• [YOUR TASK]: Reproduce the span that opens at the line containing "extrude(amount=BOLT_HEX_DEPTH, mode=Mode.SUBTRACT)" and closes at the line containing "point = shown.matrix_world", both lines included, without alteration and without any other line.

• [DATA PROVIDED]:
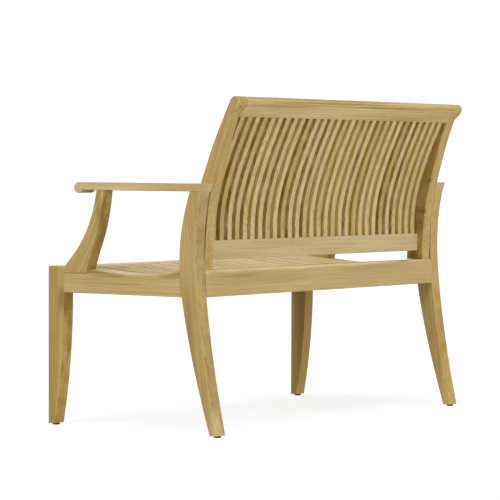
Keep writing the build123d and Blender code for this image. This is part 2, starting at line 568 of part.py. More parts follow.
# Back slat: curved lath with a stub tenon at each end
LEAN = tan(radians(BACK_SLAT_TOP_ANGLE))
SLAT_TOP_BACK, SLAT_TOP = BACK_SLAT_EDGE[-1]
SLAT_FOOT_BACK, SLAT_FOOT = BACK_SLAT_EDGE[0]
SLAT_TOP_CENTRE = SLAT_TOP_BACK - BACK_SLAT_THICKNESS / 2 * sqrt(1 + LEAN**2)
TOP_TENON_HALF = SLAT_TENON_THICKNESS / 2 * sqrt(1 + LEAN**2)
TENON_ROOT = 5.0
TOP_TENON_ENDS = [
    (-TENON_ROOT, -TOP_TENON_HALF),
    (-TENON_ROOT, TOP_TENON_HALF),
    (SLAT_TENON_LENGTH, TOP_TENON_HALF),
    (SLAT_TENON_LENGTH, -TOP_TENON_HALF),
]
with BuildPart() as slat_tenons:
    with BuildSketch(Plane.YZ.offset(-SLAT_TENON_WIDTH / 2)):
        Polygon(*[(SLAT_TOP_CENTRE + rise * LEAN + half, SLAT_TOP + rise) for rise, half in TOP_TENON_ENDS],
                align=None)
        with Locations((SLAT_FOOT_BACK - BACK_SLAT_THICKNESS / 2, SLAT_FOOT + TENON_ROOT)):
            Rectangle(SLAT_TENON_THICKNESS, SLAT_TENON_LENGTH + TENON_ROOT, align=(Align.CENTER, Align.MAX))
    extrude(amount=SLAT_TENON_WIDTH)

SLAT_STATIONS = 6
SLAT_OVERRUN = 15.0
with BuildPart() as back_slat:
    with BuildSketch(Plane.YZ.offset(-BACK_SLAT_WIDTH / 2)):
        with BuildLine():
            past_top = (SLAT_TOP_BACK + SLAT_OVERRUN * LEAN, SLAT_TOP + SLAT_OVERRUN)
            rear = Spline(*BACK_SLAT_EDGE, past_top, tangents=((0, 1), (LEAN, 1)))
            places = [k / SLAT_STATIONS for k in range(SLAT_STATIONS + 1)]
            steps = [rear.position_at(place) for place in places]
            turns = [rear.tangent_at(place) for place in places]
            shifted = [p + Vector(-t.Y, t.X) * BACK_SLAT_THICKNESS for p, t in zip(steps, turns)]
            front = Spline(*shifted, tangents=((0, 1), (LEAN, 1)))
            Line(rear @ 0, front @ 0)
            Line(rear @ 1, front @ 1)
        make_face()
    extrude(amount=BACK_SLAT_WIDTH)
    fillet(side_edges(back_slat, 200), BACK_SLAT_EASE)
    split(bisect_by=Plane.XY.offset(SLAT_TOP), keep=Keep.BOTTOM)
    add(slat_tenons.part)
for number, x in enumerate(BACK_SLAT_XS, start=1):
    with BuildPart() as placed_slat:
        with Locations((x, 0, 0)):
            add(back_slat.part)
    save(placed_slat.part, f"back_slat_{number:02d}")

# Lower back rail and crest rail, mortised for the slats and tenoned into the stiles
with BuildPart() as lower_back_rail:
    with BuildSketch(Plane.YZ.offset(-STILE_INNER)):
        with Locations(LOWER_TENON_PLACE):
            Rectangle(LOWER_RAIL_THICKNESS, LOWER_RAIL_TOP - LOWER_RAIL_BOTTOM)
    extrude(amount=2 * STILE_INNER)
    fillet(lower_back_rail.edges().filter_by(Axis.X), EASE)
    with BuildSketch(Plane.YZ.offset(-STILE_INNER - TENON_LENGTH)):
        with Locations(LOWER_TENON_PLACE):
            Rectangle(LOWER_TENON_THICKNESS, LOWER_TENON_HEIGHT)
    extrude(amount=2 * (STILE_INNER + TENON_LENGTH))
    with Locations(*[(x, 0, 0) for x in BACK_SLAT_XS]):
        add(slat_tenons.part, mode=Mode.SUBTRACT)
    with BuildSketch(Plane.XZ.offset(-STILE_PIN_START)):
        with Locations(*[(side * x, z) for x, z in STILE_PINS for side in (-1, 1)]):
            Circle(PIN_RADIUS)
    extrude(amount=-CLEAR, mode=Mode.SUBTRACT)
save(lower_back_rail.part, "lower_back_rail")

with BuildPart() as crest_rail:
    with BuildSketch(Plane.YZ.offset(-STILE_INNER)):
        with BuildLine():
            crest_roll()
            Line(CREST_BACK_FOOT, CREST_FRONT_FOOT)
        make_face()
    extrude(amount=2 * STILE_INNER)
    fillet(crest_rail.edges().filter_by(Axis.X).sort_by(Axis.Z)[:2], EASE)
    with BuildSketch(Plane.YZ.offset(-STILE_INNER - CREST_TENON_LENGTH)):
        Polygon(*CREST_TENON, align=None)
    extrude(amount=2 * (STILE_INNER + CREST_TENON_LENGTH))
    with Locations(*[(x, 0, 0) for x in BACK_SLAT_XS]):
        add(slat_tenons.part, mode=Mode.SUBTRACT)
    with BuildSketch(Plane.XZ.offset(-CREST_PIN_START)):
        with Locations(*[(side * x, z) for x, z in CREST_PINS for side in (-1, 1)]):
            Circle(PIN_RADIUS)
    extrude(amount=-CLEAR, mode=Mode.SUBTRACT)
save(crest_rail.part, "crest_rail")

# Locking pins, driven from behind and a little below the surface
PIN_RUNS = [
    (LEG_PINS[0], LEG_PIN_START, 208.3),
    (LEG_PINS[1], LEG_PIN_START, 206.4),
    (STILE_PINS[0], STILE_PIN_START, 201.9),
    (STILE_PINS[1], STILE_PIN_START, 202.6),
    (CREST_PINS[0], CREST_PIN_START, 299.6),
    (CREST_PINS[1], CREST_PIN_START, 308.2),
    (SHORT_PIN, SHORT_PIN_START, 214.8),
]
with BuildPart() as joint_pins:
    for (x, z), y_start, y_end in PIN_RUNS:
        with BuildSketch(Plane.XZ.offset(-y_start)):
            with Locations((x, z), (-x, z)):
                Circle(PIN_RADIUS)
        extrude(amount=y_start - y_end)
save(joint_pins.part, "joint_pins")

# Bolts and spacers that hold the back frame to the rear legs
BOLT_START = STILE_INNER + PLUG_DEPTH
with BuildPart() as bolts_left:
    with BuildSketch(Plane.YZ.offset(BOLT_START)):
        with Locations(*BOLT_PLACES):
            Circle(BOLT_RADIUS)
    extrude(amount=LEG_INNER + BOLT_REACH - BOLT_START)
    with BuildSketch(Plane.YZ.offset(BOLT_START)):
        with Locations(*BOLT_PLACES):
            Circle(BOLT_HEAD_RADIUS)
    extrude(amount=BOLT_HEAD_HEIGHT)
    with BuildSketch(Plane.YZ.offset(BOLT_START)):
        with Locations(*BOLT_PLACES):
            RegularPolygon(BOLT_HEX_RADIUS, 6)
    extrude(amount=BOLT_HEX_DEPTH, mode=Mode.SUBTRACT)
with BuildPart() as stile_bolts:
    add(bolts_left.part)
    mirror(bolts_left.part, about=Plane.YZ)
save(stile_bolts.part, "stile_bolts")

with BuildPart() as spacers_left:
    with BuildSketch(Plane.YZ.offset(STILE_OUTER)):
        with Locations(*BOLT_PLACES):
            Circle(SPACER_RADIUS)
            Circle(BOLT_RADIUS, mode=Mode.SUBTRACT)
    extrude(amount=LEG_INNER - STILE_OUTER)
with BuildPart() as stile_spacers:
    add(spacers_left.part)
    mirror(spacers_left.part, about=Plane.YZ)
save(stile_spacers.part, "stile_spacers")
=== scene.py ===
import math
import random
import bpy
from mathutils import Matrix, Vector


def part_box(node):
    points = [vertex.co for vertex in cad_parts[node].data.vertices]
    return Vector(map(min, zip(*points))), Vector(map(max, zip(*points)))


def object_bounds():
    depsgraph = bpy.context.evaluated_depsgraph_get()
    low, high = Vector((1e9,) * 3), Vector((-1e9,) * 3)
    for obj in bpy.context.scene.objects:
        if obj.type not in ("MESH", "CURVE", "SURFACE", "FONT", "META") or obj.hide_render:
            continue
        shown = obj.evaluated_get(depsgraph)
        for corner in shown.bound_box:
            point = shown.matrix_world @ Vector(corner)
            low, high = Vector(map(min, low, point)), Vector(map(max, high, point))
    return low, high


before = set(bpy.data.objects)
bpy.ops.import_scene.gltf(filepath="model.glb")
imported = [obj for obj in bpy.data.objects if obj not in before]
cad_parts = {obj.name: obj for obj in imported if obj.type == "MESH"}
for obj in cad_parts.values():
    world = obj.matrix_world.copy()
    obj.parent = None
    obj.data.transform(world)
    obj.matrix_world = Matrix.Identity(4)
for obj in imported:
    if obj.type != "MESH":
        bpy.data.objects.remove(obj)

import zlib

import bpy
from mathutils import Matrix, Vector

cad_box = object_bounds()


# ---------------------------------------------------------------- shader nodes
# In these helpers a value is a number, a colour or another node's output socket.
def feed(tree, value, socket):
    """Links an output socket into an input socket, or sets the input to a plain value."""
    if isinstance(value, bpy.types.NodeSocket):
        tree.links.new(value, socket)
    else:
        socket.default_value = value


def solid(colour):
    """A plain colour as a socket value."""
    return (*colour, 1)


def math_node(tree, operation, first, second=None):
    node = tree.nodes.new("ShaderNodeMath")
    node.operation = operation
    feed(tree, first, node.inputs[0])
    if second is not None:
        feed(tree, second, node.inputs[1])
    return node.outputs[0]


def multiply(tree, first, second):
    return math_node(tree, "MULTIPLY", first, second)


def stretched(tree, vector, scale):
    """A vector multiplied axis by axis."""
    node = tree.nodes.new("ShaderNodeVectorMath")
    node.operation = "MULTIPLY"
    feed(tree, vector, node.inputs[0])
    node.inputs[1].default_value = scale
    return node.outputs[0]


def axes_of(tree, vector):
    """The three parts of a vector, to be asked for by axis name."""
    node = tree.nodes.new("ShaderNodeSeparateXYZ")
    feed(tree, vector, node.inputs[0])
    return node.outputs


def noise_node(tree, vector, detail, rough, scale=1.0):
    node = tree.nodes.new("ShaderNodeTexNoise")
    feed(tree, vector, node.inputs["Vector"])
    node.inputs["Scale"].default_value = scale
    node.inputs["Detail"].default_value = detail
    node.inputs["Roughness"].default_value = rough
    return node


def remap(tree, value, low, high, new_low=0.0, new_high=1.0):
    node = tree.nodes.new("ShaderNodeMapRange")
    feed(tree, value, node.inputs["Value"])
    node.inputs["From Min"].default_value = low
    node.inputs["From Max"].default_value = high
    node.inputs["To Min"].default_value = new_low
    node.inputs["To Max"].default_value = new_high
    return node.outputs[0]


def blend_colour(tree, share, first, second, mode="MIX"):
    """Two colours mixed, or blended in another mode, by a share from 0 to 1."""
    node = tree.nodes.new("ShaderNodeMix")
    node.data_type = "RGBA"
    node.blend_type = mode
    feed(tree, share, node.inputs["Factor"])
    first_socket, second_socket = [socket for socket in node.inputs if socket.type == "RGBA"]
    feed(tree, solid(first) if isinstance(first, tuple) else first, first_socket)
    feed(tree, solid(second) if isinstance(second, tuple) else second, second_socket)
    return next(socket for socket in node.outputs if socket.type == "RGBA")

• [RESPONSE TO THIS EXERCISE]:
    extrude(amount=BOLT_HEX_DEPTH, mode=Mode.SUBTRACT)
with BuildPart() as stile_bolts:
    add(bolts_left.part)
    mirror(bolts_left.part, about=Plane.YZ)
save(stile_bolts.part, "stile_bolts")

with BuildPart() as spacers_left:
    with BuildSketch(Plane.YZ.offset(STILE_OUTER)):
        with Locations(*BOLT_PLACES):
            Circle(SPACER_RADIUS)
            Circle(BOLT_RADIUS, mode=Mode.SUBTRACT)
    extrude(amount=LEG_INNER - STILE_OUTER)
with BuildPart() as stile_spacers:
    add(spacers_left.part)
    mirror(spacers_left.part, about=Plane.YZ)
save(stile_spacers.part, "stile_spacers")
=== scene.py ===
import math
import random
import bpy
from mathutils import Matrix, Vector


def part_box(node):
    points = [vertex.co for vertex in cad_parts[node].data.vertices]
    return Vector(map(min, zip(*points))), Vector(map(max, zip(*points)))


def object_bounds():
    depsgraph = bpy.context.evaluated_depsgraph_get()
    low, high = Vector((1e9,) * 3), Vector((-1e9,) * 3)
    for obj in bpy.context.scene.objects:
        if obj.type not in ("MESH", "CURVE", "SURFACE", "FONT", "META") or obj.hide_render:
            continue
        shown = obj.evaluated_get(depsgraph)
        for corner in shown.bound_box:
            point = shown.matrix_world @ Vector(corner)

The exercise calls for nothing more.